In this obstinate conflict, in which the Confederates fought by detachments, and always against superiour numbers, it was officially stated that their loss in killed, wounded, and missing, was 632, while that of the enemy was claimed to have been treble in extent. He had been driven under a devouring fire, and even after he had reached the river, his crowded transports were assailed with the fire of thousands of deadly rifles. In Northern newspapers, Belmont was put down as “another Union victory.” The style and effrontery of the falsehood was characteristic. The first part of the day, when Grant pushed the Confederates to the river, was glowingly described; but the subsequent flank movement which converted his early success into a defeat and a rout, and was, indeed, the event of the day, was dismissed in the briefest and most indifferent terms.
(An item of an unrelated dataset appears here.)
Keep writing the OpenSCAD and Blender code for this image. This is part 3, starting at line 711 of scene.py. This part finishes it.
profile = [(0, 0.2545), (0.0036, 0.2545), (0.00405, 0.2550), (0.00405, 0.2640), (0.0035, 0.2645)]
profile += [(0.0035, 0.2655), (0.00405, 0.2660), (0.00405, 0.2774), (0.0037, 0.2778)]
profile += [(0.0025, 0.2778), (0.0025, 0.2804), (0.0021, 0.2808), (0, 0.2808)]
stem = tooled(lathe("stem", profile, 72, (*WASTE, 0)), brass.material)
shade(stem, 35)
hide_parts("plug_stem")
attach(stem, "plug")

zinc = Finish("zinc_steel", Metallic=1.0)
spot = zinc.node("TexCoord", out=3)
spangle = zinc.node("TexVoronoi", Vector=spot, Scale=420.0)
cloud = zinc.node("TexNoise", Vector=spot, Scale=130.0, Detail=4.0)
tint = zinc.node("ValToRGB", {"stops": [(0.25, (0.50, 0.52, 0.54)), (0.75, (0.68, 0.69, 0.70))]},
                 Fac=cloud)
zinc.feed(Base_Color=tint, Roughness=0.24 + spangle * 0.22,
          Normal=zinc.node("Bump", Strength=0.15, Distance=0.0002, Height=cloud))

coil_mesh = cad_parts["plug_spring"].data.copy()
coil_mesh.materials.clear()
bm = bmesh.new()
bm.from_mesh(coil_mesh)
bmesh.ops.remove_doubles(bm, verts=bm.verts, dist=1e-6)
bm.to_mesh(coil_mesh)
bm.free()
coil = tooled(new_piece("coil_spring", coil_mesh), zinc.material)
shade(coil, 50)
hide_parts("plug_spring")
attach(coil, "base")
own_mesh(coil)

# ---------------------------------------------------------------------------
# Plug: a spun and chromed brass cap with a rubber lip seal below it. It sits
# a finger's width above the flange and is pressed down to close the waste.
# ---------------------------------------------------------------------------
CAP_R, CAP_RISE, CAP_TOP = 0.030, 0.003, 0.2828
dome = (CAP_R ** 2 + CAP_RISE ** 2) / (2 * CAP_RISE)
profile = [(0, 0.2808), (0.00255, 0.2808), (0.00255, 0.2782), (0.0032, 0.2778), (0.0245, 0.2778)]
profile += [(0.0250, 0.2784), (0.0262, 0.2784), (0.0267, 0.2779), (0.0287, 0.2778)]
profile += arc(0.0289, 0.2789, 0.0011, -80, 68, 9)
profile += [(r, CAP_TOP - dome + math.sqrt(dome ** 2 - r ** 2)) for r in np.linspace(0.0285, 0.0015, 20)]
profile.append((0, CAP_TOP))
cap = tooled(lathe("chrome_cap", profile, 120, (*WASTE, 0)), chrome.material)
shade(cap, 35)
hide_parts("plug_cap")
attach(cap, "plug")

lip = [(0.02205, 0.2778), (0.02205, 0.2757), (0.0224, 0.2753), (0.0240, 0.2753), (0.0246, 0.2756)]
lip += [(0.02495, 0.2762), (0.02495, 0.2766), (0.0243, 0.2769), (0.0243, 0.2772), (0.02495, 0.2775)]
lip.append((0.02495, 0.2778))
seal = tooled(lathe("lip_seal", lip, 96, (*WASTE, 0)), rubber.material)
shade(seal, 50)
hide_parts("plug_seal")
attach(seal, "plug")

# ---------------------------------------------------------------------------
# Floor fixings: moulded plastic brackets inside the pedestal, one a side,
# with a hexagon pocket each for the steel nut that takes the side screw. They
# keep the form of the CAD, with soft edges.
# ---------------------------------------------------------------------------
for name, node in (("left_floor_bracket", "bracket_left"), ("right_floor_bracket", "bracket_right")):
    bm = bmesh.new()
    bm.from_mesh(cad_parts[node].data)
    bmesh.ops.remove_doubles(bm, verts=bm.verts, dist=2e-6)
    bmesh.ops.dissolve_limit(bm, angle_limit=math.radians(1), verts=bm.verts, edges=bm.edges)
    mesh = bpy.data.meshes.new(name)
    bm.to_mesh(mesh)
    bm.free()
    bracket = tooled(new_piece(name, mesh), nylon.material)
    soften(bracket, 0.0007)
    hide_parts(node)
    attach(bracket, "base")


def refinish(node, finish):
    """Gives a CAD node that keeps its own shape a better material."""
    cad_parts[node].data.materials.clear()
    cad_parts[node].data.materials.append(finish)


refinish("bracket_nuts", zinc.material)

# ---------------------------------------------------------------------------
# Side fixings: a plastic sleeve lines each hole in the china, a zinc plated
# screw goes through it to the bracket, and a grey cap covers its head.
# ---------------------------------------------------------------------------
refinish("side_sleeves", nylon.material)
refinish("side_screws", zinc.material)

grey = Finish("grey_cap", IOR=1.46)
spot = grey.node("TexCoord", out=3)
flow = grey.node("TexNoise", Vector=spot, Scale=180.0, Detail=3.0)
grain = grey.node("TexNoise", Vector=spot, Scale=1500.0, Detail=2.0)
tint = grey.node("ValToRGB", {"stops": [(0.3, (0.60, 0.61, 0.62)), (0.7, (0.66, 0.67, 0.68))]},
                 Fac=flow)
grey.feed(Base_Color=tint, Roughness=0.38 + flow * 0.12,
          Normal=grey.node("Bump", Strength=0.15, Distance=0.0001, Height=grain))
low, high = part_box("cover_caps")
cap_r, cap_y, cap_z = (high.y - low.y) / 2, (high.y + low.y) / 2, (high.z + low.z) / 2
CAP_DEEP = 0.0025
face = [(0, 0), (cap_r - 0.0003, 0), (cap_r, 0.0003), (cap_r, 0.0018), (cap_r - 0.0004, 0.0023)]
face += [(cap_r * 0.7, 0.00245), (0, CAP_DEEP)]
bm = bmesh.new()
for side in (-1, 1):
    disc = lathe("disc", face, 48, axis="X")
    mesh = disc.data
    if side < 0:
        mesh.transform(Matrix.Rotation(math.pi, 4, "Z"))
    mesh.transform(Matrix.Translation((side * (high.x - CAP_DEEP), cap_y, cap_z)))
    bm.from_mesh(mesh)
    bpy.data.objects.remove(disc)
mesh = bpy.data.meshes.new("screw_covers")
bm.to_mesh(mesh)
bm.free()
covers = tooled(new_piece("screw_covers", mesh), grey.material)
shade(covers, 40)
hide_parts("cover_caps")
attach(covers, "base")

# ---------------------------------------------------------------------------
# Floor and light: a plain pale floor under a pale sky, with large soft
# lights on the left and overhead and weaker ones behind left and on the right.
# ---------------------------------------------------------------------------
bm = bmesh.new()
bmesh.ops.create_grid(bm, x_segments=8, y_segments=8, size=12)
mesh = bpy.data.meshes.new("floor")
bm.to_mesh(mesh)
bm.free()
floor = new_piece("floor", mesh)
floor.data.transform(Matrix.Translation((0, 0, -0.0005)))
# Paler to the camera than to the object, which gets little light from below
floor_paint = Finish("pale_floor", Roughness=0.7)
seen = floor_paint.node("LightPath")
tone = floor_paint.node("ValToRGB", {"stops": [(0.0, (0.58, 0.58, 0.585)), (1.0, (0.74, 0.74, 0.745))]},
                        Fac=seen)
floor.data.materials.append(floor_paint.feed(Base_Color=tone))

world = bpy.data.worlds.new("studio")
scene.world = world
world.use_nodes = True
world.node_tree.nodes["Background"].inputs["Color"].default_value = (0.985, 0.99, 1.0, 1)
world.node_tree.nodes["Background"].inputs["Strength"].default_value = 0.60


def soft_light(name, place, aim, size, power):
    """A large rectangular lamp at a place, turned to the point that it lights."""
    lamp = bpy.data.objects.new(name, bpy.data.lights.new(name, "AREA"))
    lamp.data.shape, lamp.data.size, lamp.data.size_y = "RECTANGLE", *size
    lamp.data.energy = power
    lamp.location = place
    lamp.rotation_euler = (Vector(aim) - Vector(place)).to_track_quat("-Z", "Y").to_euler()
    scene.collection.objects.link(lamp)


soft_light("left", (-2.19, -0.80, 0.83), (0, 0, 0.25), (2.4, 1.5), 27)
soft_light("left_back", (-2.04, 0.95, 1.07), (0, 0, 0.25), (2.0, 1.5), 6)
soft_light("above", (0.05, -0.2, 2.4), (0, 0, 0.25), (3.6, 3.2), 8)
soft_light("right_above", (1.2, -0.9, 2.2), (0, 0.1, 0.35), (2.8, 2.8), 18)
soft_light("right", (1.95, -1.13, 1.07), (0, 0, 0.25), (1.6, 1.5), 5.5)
Grant wrote: “The rebels followed in the rear to our place of debarkation.” Such was the method of Northern misrepresentation. It is remarkable that, by ingenious suppression, or by the rouged falsehood of official reports, tile North claimed, after Manassas, every event of the war as a Federal [184] victory, unless where some political animosity brought out the details, or some personal rivalry extorted the truth.
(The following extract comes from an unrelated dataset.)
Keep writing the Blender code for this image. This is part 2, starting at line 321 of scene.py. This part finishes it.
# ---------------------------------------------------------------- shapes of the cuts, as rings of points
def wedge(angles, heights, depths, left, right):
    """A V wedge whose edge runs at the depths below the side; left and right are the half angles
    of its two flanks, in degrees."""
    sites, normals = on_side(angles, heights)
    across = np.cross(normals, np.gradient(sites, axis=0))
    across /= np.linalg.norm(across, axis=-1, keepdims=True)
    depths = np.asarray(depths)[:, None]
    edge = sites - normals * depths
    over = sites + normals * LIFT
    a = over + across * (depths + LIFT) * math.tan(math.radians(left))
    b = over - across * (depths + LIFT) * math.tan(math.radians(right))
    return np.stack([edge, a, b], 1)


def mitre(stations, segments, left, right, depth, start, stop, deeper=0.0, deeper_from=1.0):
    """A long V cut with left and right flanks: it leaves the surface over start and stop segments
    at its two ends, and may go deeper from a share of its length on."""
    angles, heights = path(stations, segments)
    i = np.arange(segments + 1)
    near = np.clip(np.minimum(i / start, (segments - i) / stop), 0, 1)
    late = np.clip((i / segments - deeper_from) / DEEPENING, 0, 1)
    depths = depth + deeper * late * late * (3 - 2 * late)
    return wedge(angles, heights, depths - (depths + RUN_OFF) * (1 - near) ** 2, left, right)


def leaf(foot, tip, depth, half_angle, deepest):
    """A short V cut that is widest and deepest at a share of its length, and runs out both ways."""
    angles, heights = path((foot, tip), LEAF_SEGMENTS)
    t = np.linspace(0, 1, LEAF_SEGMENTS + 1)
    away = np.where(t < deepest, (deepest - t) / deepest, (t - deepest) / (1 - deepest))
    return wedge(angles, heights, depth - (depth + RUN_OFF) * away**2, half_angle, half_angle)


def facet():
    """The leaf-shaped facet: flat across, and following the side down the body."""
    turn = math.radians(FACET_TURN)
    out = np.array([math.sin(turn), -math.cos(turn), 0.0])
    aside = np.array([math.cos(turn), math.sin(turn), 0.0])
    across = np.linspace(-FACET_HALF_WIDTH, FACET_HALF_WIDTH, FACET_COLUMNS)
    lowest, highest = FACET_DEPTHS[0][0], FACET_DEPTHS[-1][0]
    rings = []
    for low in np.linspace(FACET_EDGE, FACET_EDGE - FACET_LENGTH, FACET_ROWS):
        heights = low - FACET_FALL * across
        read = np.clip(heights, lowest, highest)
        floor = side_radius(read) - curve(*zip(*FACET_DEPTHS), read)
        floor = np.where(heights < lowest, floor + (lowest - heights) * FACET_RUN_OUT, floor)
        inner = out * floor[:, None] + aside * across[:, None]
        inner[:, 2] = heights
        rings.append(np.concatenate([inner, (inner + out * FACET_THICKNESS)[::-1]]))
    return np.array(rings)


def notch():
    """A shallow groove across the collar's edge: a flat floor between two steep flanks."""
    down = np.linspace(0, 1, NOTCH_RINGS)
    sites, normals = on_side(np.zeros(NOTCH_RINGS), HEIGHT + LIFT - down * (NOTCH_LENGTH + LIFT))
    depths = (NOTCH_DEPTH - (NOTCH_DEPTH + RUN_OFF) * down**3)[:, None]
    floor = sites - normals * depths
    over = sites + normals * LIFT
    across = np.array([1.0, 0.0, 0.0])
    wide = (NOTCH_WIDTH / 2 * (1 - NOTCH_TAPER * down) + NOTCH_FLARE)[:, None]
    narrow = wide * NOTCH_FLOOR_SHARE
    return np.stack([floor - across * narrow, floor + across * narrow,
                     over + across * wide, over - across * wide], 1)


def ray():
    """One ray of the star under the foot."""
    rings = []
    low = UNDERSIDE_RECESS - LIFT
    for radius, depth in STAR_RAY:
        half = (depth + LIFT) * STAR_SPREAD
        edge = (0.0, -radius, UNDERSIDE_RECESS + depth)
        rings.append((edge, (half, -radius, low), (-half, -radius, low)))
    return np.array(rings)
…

With the Confederate victory of Belmont, we leave for the present the story of military operations in the West. We shall soon recur to that theatre, to find there some of the largest and most important events of the war. We shall discover that the enemy, in fact, conceived a new plan of invasion of the South, through Kentucky and Tennessee, by means of amphibious expeditions, composed of gunboats and land forces; and that a war which the Southern people supposed lingered on the Potomac, was suddenly transferred and opened with imposing scenes on the western waters.